Expected value of exponential of maximum of iid exponential random variables Suppose that we have $X_1,\ldots,X_n$ iid random variables with distribution each  $\mathcal{Exp}(1)$. Also we have a random variable $M_n=\max(X_1,X_2,\ldots,X_n)$ (where $n$ is not a random variable) with CDF $F_{M_n}=(1-e^{-x})^n,$ $x\geq 0$. And we are asked to calculate $\mathbb{E}(e^{M_n})$.
So I imagine that because we know the distribution of $M_n$ we will just must to calculate 
$$\mathbb{E}(e^{M_n})=\int_0^\infty e^{\max(X_1,\ldots,X_n)}F_{M_n} \, dx$$
but what's the way that we have to handle  $e^{\max(X_1,\ldots,X_n)}$.

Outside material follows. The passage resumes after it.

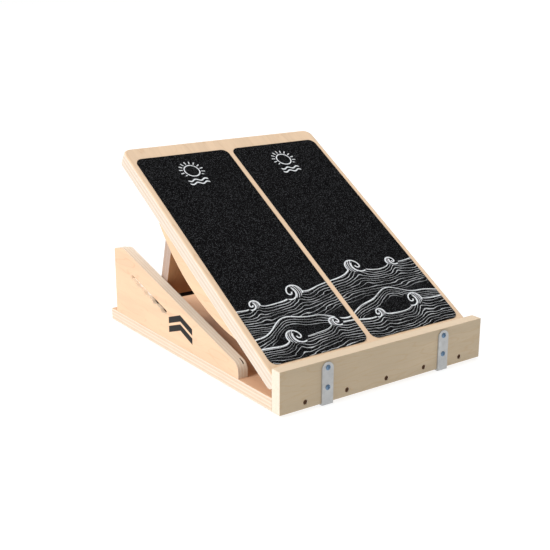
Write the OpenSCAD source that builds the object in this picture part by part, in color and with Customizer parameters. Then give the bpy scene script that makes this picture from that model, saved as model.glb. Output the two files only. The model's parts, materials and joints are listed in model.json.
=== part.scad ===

 A: What you wrote as "the distribution" is actually the CDF $$ F_{M_n}(x) = (1-e^{-x})^n$$ so you can differentiate to get the PDF $$ f_{M_n}(x) = ne^{-x}(1-e^{-x})^{n-1}.$$ So the expectation of $e^{M_n}$ is $$ E(e^{M_n}) =  \int_0^\infty e^x ne^{-x}(1-e^{-x})^{n-1}dx\\ = n\int_0^\infty (1-e^{-x})^{n-1} dx $$ A little thought should convince you that this integral diverges, so the expectation is infinite.
Edit
Come to think of it, there's a simpler argument. We obviously have $M_n\ge X_n$ for all $n$ so $E(e^{M_n}) \ge E(e^X)$ and $$ E(e^X) = \int_0^\infty e^x e^{-x} dx  = \infty.$$ 
Edit 2
In response to a comment, this is the moment-generating function $$ M_{M_n}(s) = E(e^{sM_n})$$ for the value $s=1.$ Both the maximum and the underlying exponential have finite moments at the origin and the MGF only becomes infinite when $s\ge 1.$  For $s<1,$ we have $$ E(e^{sM_n}) = \int_0^\infty e^{sx}ne^{-x}(1-e^{-x})^{n-1}dx \\ = n\int_0^1 u^{-s}(1-u)^{n-1} du \\= n\beta(1-s,n) = \frac{\Gamma(1-s)\Gamma(n+1)}{\Gamma(n+1-s)}$$ which diverges like $ \frac{n}{1-s}$ as $s\to 1^-.$ 
A: You can find the survival function of 
$$
Y=\exp(\max(X_1,\dotsc X_n))
$$
Note that for $y>0$
$$
P(Y>y)=1-P(\max(X_1,\dotsc X_n)\leq\log y)=1-F_{M_{n}}(\log y)=1-\left(1-\frac{1}{y}\right)^n.$$
Hence
$$
EY=\int_0^\infty 1-\left(1-\frac{1}{y}\right)^n\,dy.
$$
which diverges to infinity.